I would like to build an NLP classification model. My input is a paragraph or a sentence. Ideally, my output is a score or probability (between 0 and 1).
I have defined specific entities ex-ante, each entity belongs to a single group.
Based on business insights, we know that the output to predict does not depend on the entities by themselves, but depends on their groups. For example, the phrase “Max barks” would return 1 because “Max” belongs to the group “Dogs”, but “Kitty barks” would return 0 (because Kitty is not a dog). If “Max” was a cat, the phrase would return 0. One way to do so would be to generate all the sentences with all the permutations of dogs and cats (in my example) but that is very cumbersome!
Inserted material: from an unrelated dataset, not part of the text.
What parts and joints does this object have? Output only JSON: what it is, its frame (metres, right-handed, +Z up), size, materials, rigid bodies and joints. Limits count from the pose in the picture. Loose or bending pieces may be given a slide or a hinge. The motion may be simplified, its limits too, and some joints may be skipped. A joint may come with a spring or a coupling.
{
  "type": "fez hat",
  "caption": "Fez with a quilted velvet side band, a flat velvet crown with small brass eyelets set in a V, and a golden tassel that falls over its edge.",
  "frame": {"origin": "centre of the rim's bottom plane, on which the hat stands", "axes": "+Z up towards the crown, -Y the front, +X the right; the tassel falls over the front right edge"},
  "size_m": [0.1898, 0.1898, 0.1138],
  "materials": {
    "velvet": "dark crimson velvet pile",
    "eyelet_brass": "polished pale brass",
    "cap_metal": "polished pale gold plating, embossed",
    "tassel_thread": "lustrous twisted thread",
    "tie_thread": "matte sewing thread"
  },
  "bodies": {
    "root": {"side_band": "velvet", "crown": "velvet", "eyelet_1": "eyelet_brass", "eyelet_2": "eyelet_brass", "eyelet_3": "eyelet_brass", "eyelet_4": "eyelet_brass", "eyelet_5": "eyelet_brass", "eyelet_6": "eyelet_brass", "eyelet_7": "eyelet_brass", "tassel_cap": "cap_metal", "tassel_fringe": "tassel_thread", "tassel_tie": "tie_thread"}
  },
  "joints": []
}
Another way would be to replace the entity with the name of the group (the phrase “Max” becomes “” for example) but that looks weird to me!
I don't have any other idea how to tackle this problem.
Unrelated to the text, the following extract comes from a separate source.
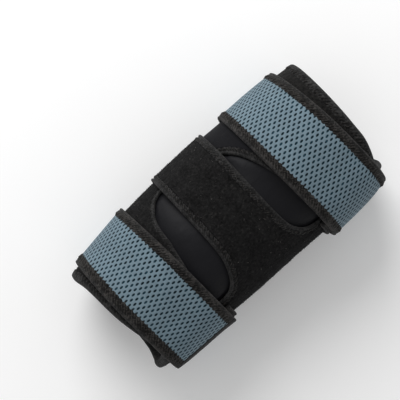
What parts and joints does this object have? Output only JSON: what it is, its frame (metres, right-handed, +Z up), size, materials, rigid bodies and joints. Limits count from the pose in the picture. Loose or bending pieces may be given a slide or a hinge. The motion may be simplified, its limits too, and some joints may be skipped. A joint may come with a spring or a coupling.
{
  "type": "elbow brace",
  "caption": "Open-ended wrap-around elbow sleeve of dark foam cloth with a front tongue, two leaf-shaped windows and broad perforated mesh straps.",
  "frame": {"origin": "under the middle of the brace's outline, on the surface it rests on", "axes": "+X along the arm from the forearm end to the upper-arm end, +Z up through the front with the windows, +Y toward the side the tongue passes over"},
  "size_m": [0.2026, 0.11, 0.0931],
  "materials": {
    "sleeve_cloth": "smooth knitted facing on foam, faint sheen",
    "pile_cloth": "brushed loop pile, matt",
    "smooth_cloth": "fine knit, matt",
    "edge_binding": "woven twill tape with overlock stitches",
    "stitched_edging": "overlock stitched edge",
    "strap_mesh": "air mesh with rows of small oval holes",
    "hook_tape": "fine hook tape, matt"
  },
  "bodies": {
    "root": {"sleeve": "sleeve_cloth", "lower_end_binding": "edge_binding", "upper_end_binding": "edge_binding", "front_panel": "pile_cloth", "lower_panel_edging": "stitched_edging", "upper_panel_edging": "stitched_edging", "tongue_end": "hook_tape", "lower_wing": "pile_cloth", "lower_wing_edging": "stitched_edging", "upper_wing": "smooth_cloth", "upper_wing_edging": "stitched_edging", "lower_strap": "strap_mesh", "lower_strap_forearm_binding": "edge_binding", "lower_strap_shoulder_binding": "edge_binding", "lower_strap_end": "hook_tape", "upper_strap": "strap_mesh", "upper_strap_forearm_binding": "edge_binding", "upper_strap_shoulder_binding": "edge_binding", "upper_strap_end": "hook_tape"}
  },
  "joints": []
}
Could you please help me, ideally with code?
Thanks a lot.
If I understand your question correctly, you are to classify the text into "dog activities" vs. "non-dog activities" and in the text you are referencing dogs, cats (and maybe other animals) by their names but you know which name is related with which species.
In such a case I would suggest introducing a named entity token replacing each name of an animal with its species. In your example "Max barks"
could be replaced with "%DOG% barks"
and "Kitty barks"
with "%CAT% barks"
.
This would form a strong signal for the model to pick up and train correctly.
Otherwise, you could also go with your approach of generating all of the potential examples of dogs and cats where the name would be loosely linked with a one or the other group by the label of the training / testing example. Even though it is a bit cumbersome it can be more practical that introducing another step to the processing pipeline - Name Entity Recognition - which translates the names of the animals to their species. And such a step would be necessary both in the training and during inference.